Yes the governments of Bertie Ahern were reckless and short-termist but it was not political donations that made this the case – it was fundamentally because they promised the people what they wanted and then actually delivered it.  You can get away with this in Ireland because we have a political system happy to leave things to others.  It did not develop or seek to develop even basic expertise in relation to the financial system.

In this situation, it is no wonder that the Central Bank was complacent and we reached a situation in 2008 where politicians were ordering up briefing notes to explain basic financial terms.  When the banking guarantee was adopted there is not even the merest hint of a political system which understood what was going on and could do anything but blindly choose between proposals presented by others.  This lack of respect for informed debate and genuine expertise is a central part of the corruption or brokenness of Irish politics. In a short essay at the start of the first of the How Ireland Voted volumes Tom Garvin described Irish politics as a long game of ideological beggar my neighbour.  To him the only debate appeared to be about who was purest or most determined in pushing the same things.

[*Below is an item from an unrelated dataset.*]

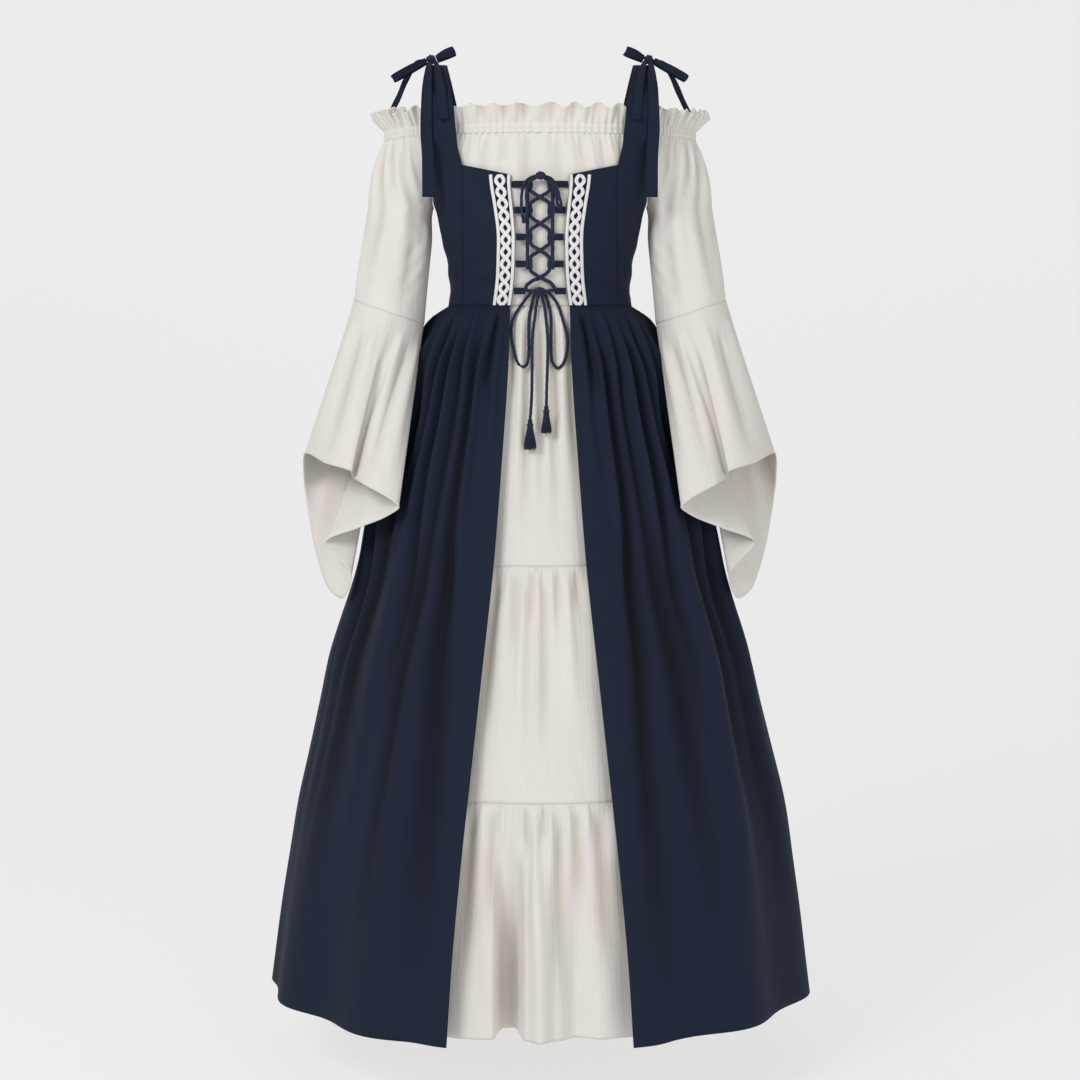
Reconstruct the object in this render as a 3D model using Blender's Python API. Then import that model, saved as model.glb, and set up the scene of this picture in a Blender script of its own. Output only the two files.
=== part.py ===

It is two years since I have spoken at this gathering. On the last occasion that I did, in July 2010, I had the honour of sharing a platform with the much missed Peter Mair. I didn’t mind, of course, that his arguments were more elegantly constructed than mine, though I thought it was a bit much that his jokes should be funnier. He made one point that has stuck with me: whose fault is it, he asked, that our politics is like this?  He answered, it’s ours.

In the discussion that followed, there were contributions from Garret Fitzgerald. He warned that the impetus for political reform would not survive the expected new government’s first year. If they didn’t do it in the first year, he warned, they wouldn’t do it. I rather fear both of these greatly missed students of Irish politics were right.

Despite its huge failure, the chances of really changing our politics, and our political systems, the political culture from which it has sprung and which sustains, remain pretty remote. I see little evidence of the desire to do so among the old politicians. And not much more from the voters.